I also might add a bit of less-than-ripe banana to see if the 'green' comes through in the loaf as well. Or not.

I'm still playing around with ideas in my skull.

('Banana' is temporarily blocked by 'sardine and mustard (and/or maybe horseradish)(and/or maybe sweet gerkins or capers)' fascination. I know I'd like such a sweet-savory-bitter-piquant bread, but the mere mention of the word 'sardine' will put 99:100 people off the idea. My pops was good enough to introduce me to sardines as a wee lad, so I love them. One sardine filet added to pizza sauce (filet puréed in the sauce via blender) turns a boring pizza sauce into a magical one, for example).

-

I figured that's what you were doing with the percentages, but wasn't sure.

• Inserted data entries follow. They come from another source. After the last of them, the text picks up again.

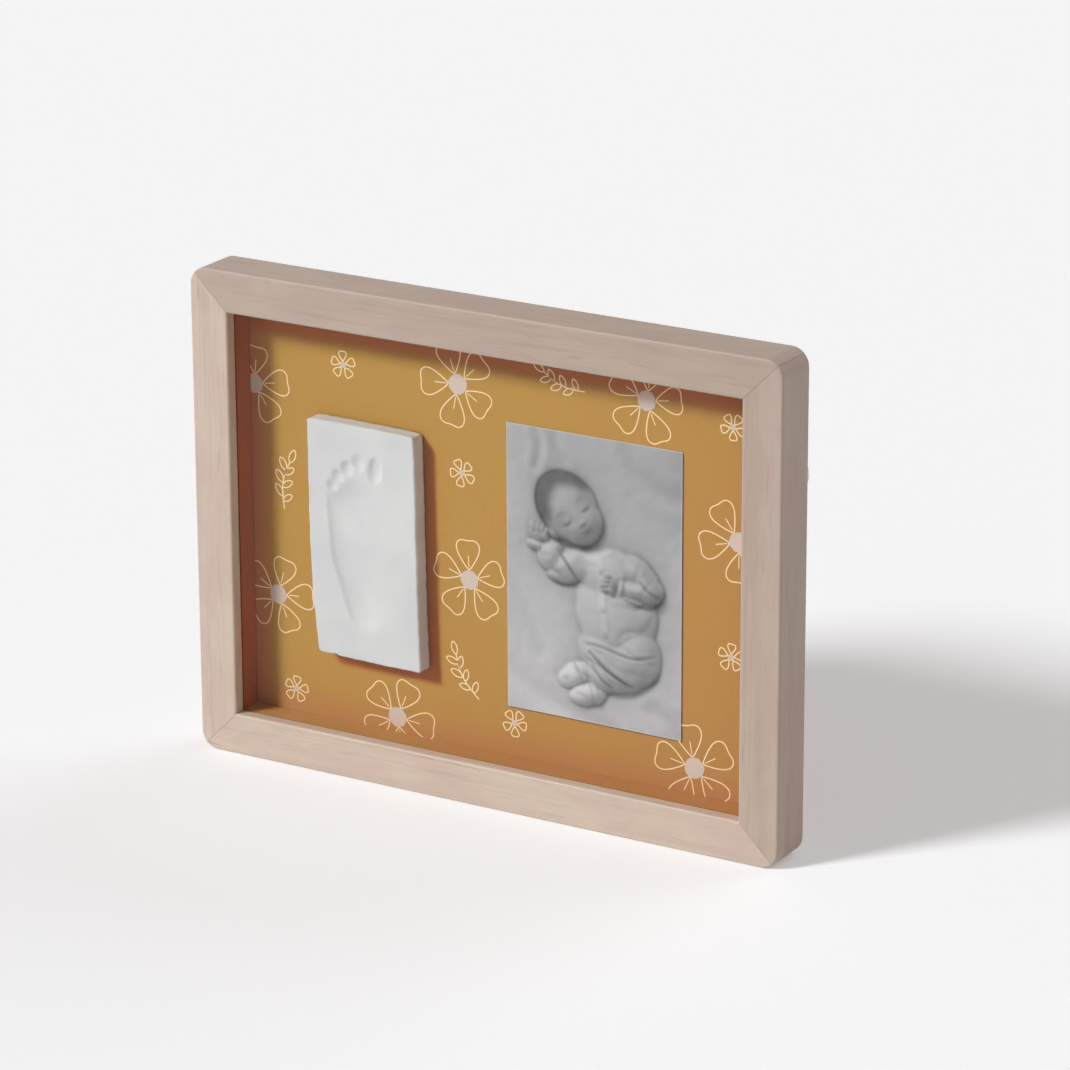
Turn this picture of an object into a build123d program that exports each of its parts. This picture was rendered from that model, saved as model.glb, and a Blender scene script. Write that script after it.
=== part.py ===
from build123d import *
import os
from math import asin, cos, degrees, radians, sin

# Baby footprint frame: a wooden shadow box with a clay imprint and a photo print behind a pane.
# The origin is the middle of the underside. +X is right, -Y is the front and +Z is up.
# All lengths are in millimetres.

# Wooden rails
frame_width = 340.0
frame_height = 260.0
rail_face_width = 22.0
rebate_width = 6.0
outer_corner_radius = 9.5
front_edge_radius = 1.3
rear_edge_radius = 0.6
mitre_gap = 0.08

# What lies behind the front lip, from front to rear
lip_thickness = 6.5
pane_thickness = 2.0
spacer_depth = 12.5
card_gap = 0.3
card_thickness = 1.5
panel_thickness = 4.0
panel_recess = 0.2

# Fits in the rebate
sheet_clearance = 0.5
spacer_thickness = 5.3
panel_edge_chamfer = 0.5

# V-nails in the mitres
nail_leg = 6.0
nail_wall = 0.6
nail_depth = 8.0
nail_first_inset = 4.5
nail_second_inset = 9.5

# Clay slab and its foam pads
clay_width = 67.0
clay_height = 127.0
clay_thickness = 9.0
clay_side_margin = 39.5
clay_drop = 7.0
clay_corner_radius = 1.6
clay_edge_radius = 1.2
clay_outline_shares = (
    (-1.0, 0.97), (-0.4, 1.0), (0.92, 0.985), (0.94, 0.4), (0.97, -0.5), (1.0, -0.99),
    (0.2, -1.0), (-0.7, -0.985), (-0.86, -0.955), (-0.95, -0.5), (-0.99, 0.1),
)
pad_thickness = 1.0
pad_side = 14.0
pad_inset = 9.0

# Footprint pressed into the clay. Each share row is a dent's place across and along the foot,
# then its half width and half height, with the middle of the clay as the foot's middle
foot_length = 96.0
foot_width = 38.0
foot_depth = 2.4
toe_depth = 2.0
foot_lean = 5.0
sole_shares = (
    (-0.03, 0.15, 0.50, 0.185),
    (-0.18, -0.09, 0.34, 0.28),
    (-0.03, -0.36, 0.30, 0.13),
)
toe_shares = (
    (0.35, 0.43, 0.135, 0.08),
    (0.04, 0.47, 0.09, 0.045),
    (-0.15, 0.425, 0.085, 0.042),
    (-0.32, 0.375, 0.08, 0.038),
    (-0.44, 0.315, 0.075, 0.036),
)

# Photo print and its tape strips
print_width = 100.0
print_height = 150.0
print_thickness = 0.3
print_side_margin = 43.5
print_drop = 6.0
tape_thickness = 0.2
tape_width = 12.0
tape_length = 80.0
tape_inset = 14.0

# Screws of the turn buttons and of the hangers
screw_radius = 1.5
screw_length = 12.0
screw_point = 3.0
screw_tip_radius = 0.3
screw_head_radius = 3.0
screw_head_height = 1.4
screw_head_round = 0.9
screw_slot_width = 0.7
screw_slot_length = 3.6
screw_slot_depth = 0.8

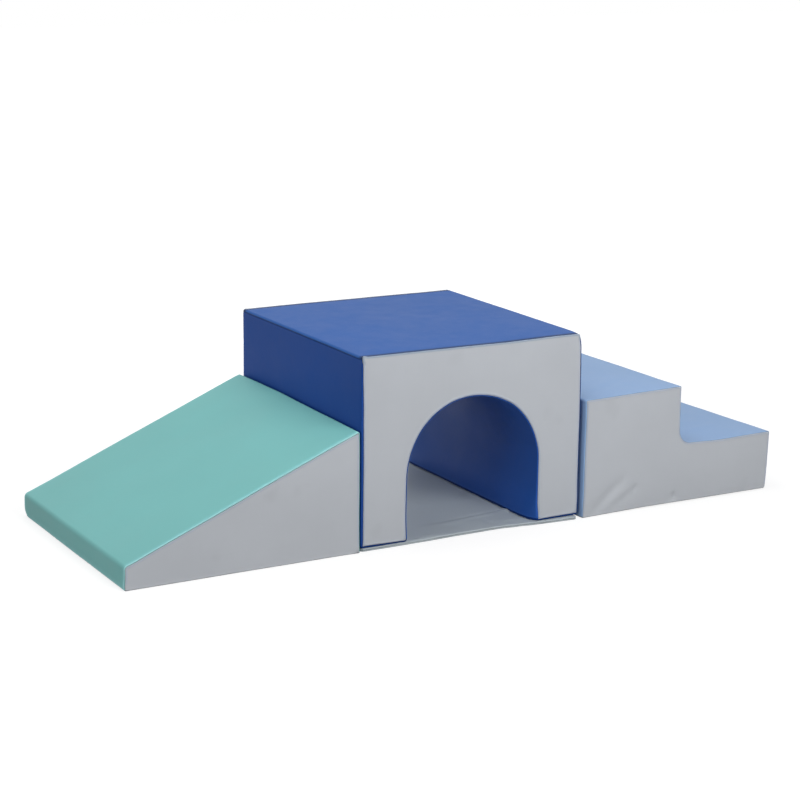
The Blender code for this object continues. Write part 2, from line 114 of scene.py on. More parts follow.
class Outline:
    """A closed outline with rounded corners, counter-clockwise, walked by its length."""

    def __init__(self, corners):
        points = [Vector(corner[:2]) for corner in corners]
        self.corners = corners
        turns = []
        for index, point in enumerate(points):
            radius = corners[index][2]
            arriving = (point - points[index - 1]).normalized()
            leaving = (points[(index + 1) % len(points)] - point).normalized()
            turn = math.atan2(arriving.cross(leaving), arriving.dot(leaving))
            reach = radius * math.tan(abs(turn) / 2)
            turns.append((point - arriving * reach, point + leaving * reach, arriving, leaving, turn, radius))
        self.pieces = []
        self.arc_start = []
        self.arc_end = []
        walked = 0.0
        for index, (start, stop, arriving, leaving, turn, radius) in enumerate(turns):
            self.arc_start.append(walked)
            self.pieces.append((walked, abs(turn) * radius, start, arriving, turn, radius))
            walked += abs(turn) * radius
            self.arc_end.append(walked)
            length = (turns[(index + 1) % len(turns)][0] - stop).length
            self.pieces.append((walked, length, stop, leaving, 0.0, 0.0))
            walked += length
        self.length = walked

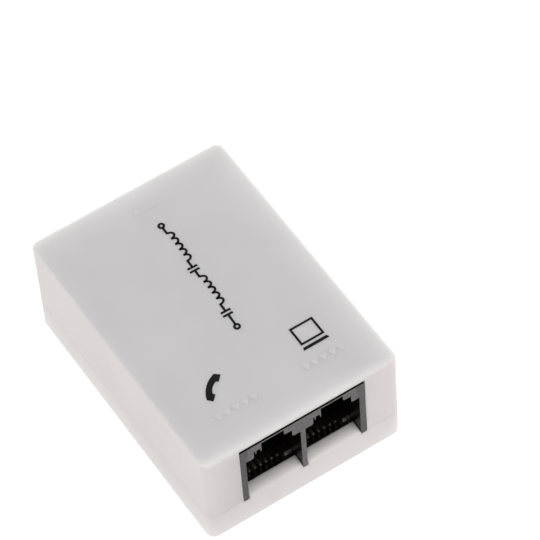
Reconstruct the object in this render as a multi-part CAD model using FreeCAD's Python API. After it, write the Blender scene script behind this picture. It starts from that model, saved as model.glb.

We'll bend you to our will yet!

BAKER PECRCENTAGES UNITE! RA! RA! RA!

dabrownman's picture
dabrownman

is some kind of dried banana stick !  Reconstituted dried bananas should help the flavor.  I don't think less ripe bananas would work as well as ripe.  But, those inexpensive banana essences (they have every essences known to man or beast) that they sell at the Chinese or Vietnamese grocery stores will help without adding much wet I'm guessing.

I grew up with sardines too and love them but put anchovies, through VVietnamese anchovy sauce (Huong Vi Que Nha), in  many Italian sauces to get the same flavor as anchovies with more depth.  Makes great puttanesca sauce. Sardines would work the same way with a different and less fishy flavor.  I can see where it would be good in pizza sauce

I don't know why I put B % on my formulas since I'm not going to ever use them for the 1 or 2 loaves of bread I bake at a time :-) 

thomaschacon's picture
thomaschacon (not verified)

I keep eating all the bananas before they get ripe enough.

It's cycling season, so I can go through 12 of them a day, no prob. ;)

I'll have to buy 15 bushels next trip to Costco instead of the usual 6.